Task
Only one stretch of the data below should be repeated: the lines from the line containing "group += rod_y(motor_x + dx, motor_z, chassis_y0, 1.3, 0.7)" through the line containing "if empty is", inclusive, exactly as they are.

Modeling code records

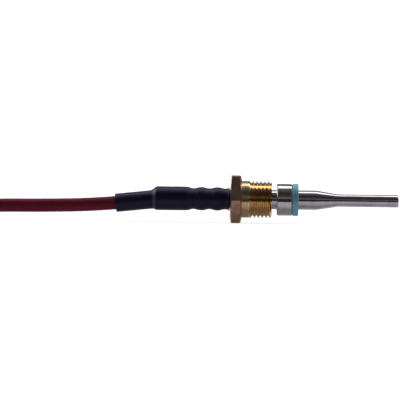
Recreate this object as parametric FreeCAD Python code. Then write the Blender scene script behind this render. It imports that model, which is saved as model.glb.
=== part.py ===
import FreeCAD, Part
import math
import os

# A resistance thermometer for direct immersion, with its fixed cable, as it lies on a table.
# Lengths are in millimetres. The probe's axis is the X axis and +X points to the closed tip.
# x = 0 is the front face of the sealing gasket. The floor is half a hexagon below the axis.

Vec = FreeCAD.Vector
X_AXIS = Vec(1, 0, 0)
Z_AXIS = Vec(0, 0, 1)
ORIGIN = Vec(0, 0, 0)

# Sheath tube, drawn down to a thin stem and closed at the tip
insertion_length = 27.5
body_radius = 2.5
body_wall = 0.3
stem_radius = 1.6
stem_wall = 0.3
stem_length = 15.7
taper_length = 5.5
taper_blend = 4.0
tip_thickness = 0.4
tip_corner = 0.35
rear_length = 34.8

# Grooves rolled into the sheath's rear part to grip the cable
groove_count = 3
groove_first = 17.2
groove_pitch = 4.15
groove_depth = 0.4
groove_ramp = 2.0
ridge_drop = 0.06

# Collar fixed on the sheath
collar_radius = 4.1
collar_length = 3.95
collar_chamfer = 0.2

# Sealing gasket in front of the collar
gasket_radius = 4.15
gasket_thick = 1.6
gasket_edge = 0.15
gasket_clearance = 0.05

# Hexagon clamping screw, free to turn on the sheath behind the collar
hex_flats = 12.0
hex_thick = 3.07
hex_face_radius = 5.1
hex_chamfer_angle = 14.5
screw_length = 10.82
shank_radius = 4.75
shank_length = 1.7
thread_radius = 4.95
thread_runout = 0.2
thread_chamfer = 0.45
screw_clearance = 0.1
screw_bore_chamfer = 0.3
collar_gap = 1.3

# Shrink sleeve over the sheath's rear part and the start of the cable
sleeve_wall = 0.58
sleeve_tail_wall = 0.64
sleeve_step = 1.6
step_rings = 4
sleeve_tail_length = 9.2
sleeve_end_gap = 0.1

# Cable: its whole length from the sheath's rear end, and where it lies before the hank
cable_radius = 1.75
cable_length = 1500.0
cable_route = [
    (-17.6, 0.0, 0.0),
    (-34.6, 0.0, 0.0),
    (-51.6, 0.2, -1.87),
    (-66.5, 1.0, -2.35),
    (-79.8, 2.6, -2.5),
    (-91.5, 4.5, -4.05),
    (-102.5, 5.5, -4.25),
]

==

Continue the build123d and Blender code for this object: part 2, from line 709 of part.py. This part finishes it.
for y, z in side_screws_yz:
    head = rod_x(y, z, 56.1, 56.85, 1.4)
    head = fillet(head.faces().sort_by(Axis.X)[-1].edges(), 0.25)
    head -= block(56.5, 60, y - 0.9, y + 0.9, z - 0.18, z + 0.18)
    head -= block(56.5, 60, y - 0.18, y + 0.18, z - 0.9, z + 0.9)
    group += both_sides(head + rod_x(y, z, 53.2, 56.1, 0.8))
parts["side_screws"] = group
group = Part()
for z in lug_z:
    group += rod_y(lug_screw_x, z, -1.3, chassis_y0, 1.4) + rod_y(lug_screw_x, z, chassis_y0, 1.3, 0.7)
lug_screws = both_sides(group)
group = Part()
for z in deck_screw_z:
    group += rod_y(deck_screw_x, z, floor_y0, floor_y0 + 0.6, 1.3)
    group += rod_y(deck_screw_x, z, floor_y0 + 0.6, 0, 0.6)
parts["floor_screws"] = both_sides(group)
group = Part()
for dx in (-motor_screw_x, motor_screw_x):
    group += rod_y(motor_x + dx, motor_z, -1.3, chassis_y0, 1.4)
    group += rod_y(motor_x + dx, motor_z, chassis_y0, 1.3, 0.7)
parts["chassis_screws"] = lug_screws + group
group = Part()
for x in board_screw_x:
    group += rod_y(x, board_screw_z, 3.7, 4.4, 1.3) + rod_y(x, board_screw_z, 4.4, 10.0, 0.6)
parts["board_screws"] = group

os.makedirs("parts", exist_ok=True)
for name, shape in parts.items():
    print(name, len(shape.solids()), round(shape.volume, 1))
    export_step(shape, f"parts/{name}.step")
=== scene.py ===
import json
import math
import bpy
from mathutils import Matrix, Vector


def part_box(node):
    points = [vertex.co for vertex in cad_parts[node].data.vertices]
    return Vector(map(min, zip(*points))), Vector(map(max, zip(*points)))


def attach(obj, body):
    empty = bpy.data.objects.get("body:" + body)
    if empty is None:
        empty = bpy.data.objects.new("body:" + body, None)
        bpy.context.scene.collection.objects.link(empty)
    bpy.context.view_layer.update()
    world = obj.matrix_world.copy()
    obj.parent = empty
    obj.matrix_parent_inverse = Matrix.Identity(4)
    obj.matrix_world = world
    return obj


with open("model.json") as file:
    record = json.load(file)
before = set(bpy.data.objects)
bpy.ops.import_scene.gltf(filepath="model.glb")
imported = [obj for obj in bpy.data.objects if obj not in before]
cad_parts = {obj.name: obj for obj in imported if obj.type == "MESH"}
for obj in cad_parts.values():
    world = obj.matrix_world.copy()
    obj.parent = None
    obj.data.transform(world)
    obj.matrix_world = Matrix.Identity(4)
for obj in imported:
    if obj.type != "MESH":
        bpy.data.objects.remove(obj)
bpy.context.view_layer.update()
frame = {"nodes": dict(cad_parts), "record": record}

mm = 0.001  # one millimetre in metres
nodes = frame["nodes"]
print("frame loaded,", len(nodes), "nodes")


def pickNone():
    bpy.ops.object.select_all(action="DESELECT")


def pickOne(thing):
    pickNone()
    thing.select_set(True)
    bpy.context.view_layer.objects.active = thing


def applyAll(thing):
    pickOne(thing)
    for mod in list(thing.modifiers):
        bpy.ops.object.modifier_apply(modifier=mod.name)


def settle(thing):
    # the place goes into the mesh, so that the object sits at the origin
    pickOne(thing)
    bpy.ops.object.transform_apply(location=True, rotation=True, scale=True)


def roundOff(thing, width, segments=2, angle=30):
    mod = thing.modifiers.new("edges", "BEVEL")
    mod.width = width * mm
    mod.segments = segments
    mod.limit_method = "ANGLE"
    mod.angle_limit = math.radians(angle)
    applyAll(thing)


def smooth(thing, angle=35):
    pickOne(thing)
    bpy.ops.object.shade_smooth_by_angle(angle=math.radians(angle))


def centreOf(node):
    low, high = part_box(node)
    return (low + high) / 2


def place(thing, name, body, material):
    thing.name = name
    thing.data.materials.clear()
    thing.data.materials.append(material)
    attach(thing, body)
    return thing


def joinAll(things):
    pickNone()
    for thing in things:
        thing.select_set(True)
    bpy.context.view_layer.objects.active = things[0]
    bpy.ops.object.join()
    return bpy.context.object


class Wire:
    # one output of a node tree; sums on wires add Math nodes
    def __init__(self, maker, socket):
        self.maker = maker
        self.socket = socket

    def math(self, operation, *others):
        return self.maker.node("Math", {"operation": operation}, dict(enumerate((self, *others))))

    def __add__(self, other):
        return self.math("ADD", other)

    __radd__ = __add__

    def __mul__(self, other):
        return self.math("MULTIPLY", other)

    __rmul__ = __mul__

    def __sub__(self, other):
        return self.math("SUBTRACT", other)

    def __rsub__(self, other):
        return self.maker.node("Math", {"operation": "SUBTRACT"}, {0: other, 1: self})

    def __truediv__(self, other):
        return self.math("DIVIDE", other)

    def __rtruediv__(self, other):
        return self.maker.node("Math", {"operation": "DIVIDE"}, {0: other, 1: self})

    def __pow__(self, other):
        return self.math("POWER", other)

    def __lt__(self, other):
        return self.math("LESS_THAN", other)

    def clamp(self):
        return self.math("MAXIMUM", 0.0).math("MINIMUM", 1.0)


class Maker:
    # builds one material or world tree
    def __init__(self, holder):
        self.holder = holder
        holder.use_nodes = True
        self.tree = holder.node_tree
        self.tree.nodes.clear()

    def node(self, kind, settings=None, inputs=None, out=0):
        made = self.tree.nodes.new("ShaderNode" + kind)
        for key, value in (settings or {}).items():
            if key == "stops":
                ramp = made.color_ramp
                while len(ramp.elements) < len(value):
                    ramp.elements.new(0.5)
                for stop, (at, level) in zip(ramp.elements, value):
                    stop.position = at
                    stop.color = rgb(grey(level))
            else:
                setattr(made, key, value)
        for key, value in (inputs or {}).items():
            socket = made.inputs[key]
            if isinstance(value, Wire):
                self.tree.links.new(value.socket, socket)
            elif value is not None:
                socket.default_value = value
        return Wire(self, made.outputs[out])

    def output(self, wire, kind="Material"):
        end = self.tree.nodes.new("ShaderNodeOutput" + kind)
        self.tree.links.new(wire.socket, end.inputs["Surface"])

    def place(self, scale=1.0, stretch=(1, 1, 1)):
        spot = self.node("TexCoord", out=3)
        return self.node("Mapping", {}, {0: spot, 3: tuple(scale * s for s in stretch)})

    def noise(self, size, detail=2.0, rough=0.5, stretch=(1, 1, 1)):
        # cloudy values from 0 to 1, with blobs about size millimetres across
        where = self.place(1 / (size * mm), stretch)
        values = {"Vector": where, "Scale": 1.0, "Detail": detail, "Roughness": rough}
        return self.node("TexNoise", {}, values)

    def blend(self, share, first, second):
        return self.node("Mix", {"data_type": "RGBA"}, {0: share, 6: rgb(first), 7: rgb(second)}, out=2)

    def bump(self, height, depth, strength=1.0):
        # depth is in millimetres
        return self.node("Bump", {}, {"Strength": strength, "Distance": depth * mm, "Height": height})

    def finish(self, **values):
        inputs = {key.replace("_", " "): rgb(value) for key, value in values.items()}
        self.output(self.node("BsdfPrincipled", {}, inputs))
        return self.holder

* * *

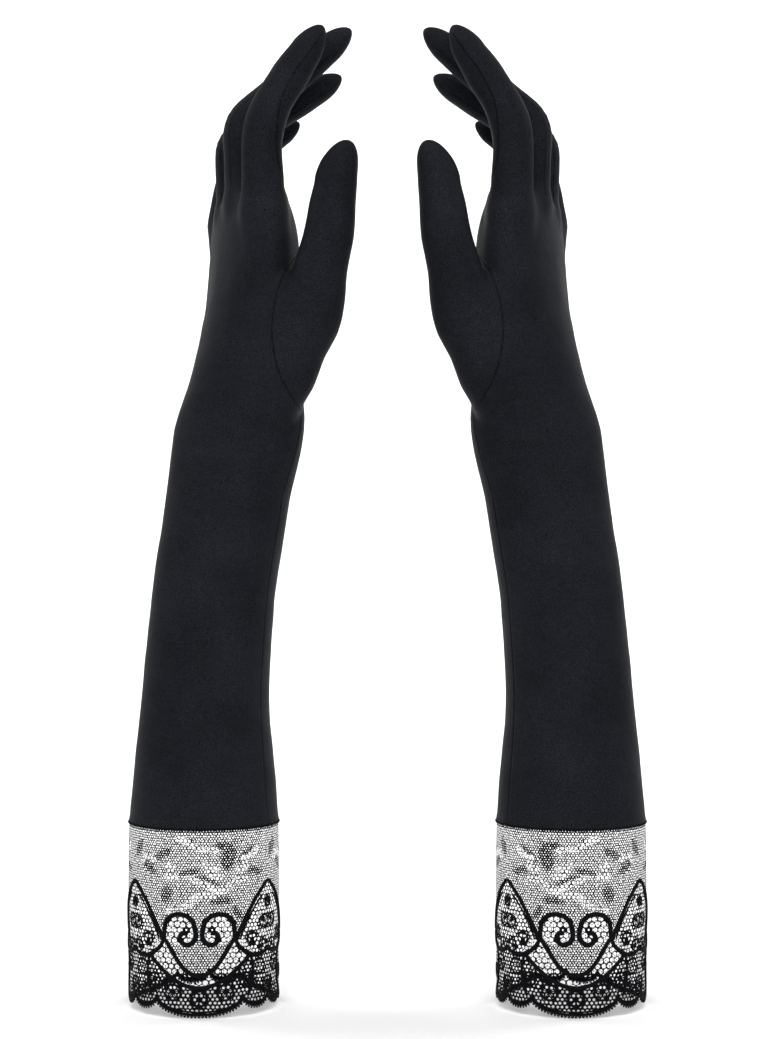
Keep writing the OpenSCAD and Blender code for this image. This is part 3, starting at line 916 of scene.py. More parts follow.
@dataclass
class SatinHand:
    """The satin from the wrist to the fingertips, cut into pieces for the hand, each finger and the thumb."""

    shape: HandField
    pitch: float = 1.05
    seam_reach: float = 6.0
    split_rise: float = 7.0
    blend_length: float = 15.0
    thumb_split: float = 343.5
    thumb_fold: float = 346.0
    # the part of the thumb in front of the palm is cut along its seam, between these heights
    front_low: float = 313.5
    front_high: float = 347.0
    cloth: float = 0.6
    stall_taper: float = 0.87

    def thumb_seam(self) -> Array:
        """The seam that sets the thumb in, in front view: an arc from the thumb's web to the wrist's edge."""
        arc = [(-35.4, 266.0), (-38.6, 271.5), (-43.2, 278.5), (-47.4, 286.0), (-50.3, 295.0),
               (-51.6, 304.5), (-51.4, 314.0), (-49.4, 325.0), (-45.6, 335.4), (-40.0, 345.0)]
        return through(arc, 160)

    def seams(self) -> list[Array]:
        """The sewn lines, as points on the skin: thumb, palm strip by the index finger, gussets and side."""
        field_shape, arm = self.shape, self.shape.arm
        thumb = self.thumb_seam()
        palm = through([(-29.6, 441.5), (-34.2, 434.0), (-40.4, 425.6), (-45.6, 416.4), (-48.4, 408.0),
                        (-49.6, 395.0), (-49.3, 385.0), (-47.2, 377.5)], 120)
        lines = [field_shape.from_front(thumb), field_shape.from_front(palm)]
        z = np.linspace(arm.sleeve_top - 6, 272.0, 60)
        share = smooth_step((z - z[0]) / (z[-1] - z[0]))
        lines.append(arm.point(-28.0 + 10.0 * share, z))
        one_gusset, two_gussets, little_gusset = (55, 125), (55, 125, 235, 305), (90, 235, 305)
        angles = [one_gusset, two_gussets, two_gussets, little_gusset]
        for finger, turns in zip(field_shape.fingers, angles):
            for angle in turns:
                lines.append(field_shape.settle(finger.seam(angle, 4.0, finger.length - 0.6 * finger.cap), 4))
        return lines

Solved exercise
    group += rod_y(motor_x + dx, motor_z, chassis_y0, 1.3, 0.7)
parts["chassis_screws"] = lug_screws + group
group = Part()
for x in board_screw_x:
    group += rod_y(x, board_screw_z, 3.7, 4.4, 1.3) + rod_y(x, board_screw_z, 4.4, 10.0, 0.6)
parts["board_screws"] = group

os.makedirs("parts", exist_ok=True)
for name, shape in parts.items():
    print(name, len(shape.solids()), round(shape.volume, 1))
    export_step(shape, f"parts/{name}.step")
=== scene.py ===
import json
import math
import bpy
from mathutils import Matrix, Vector


def part_box(node):
    points = [vertex.co for vertex in cad_parts[node].data.vertices]
    return Vector(map(min, zip(*points))), Vector(map(max, zip(*points)))


def attach(obj, body):
    empty = bpy.data.objects.get("body:" + body)
    if empty is None:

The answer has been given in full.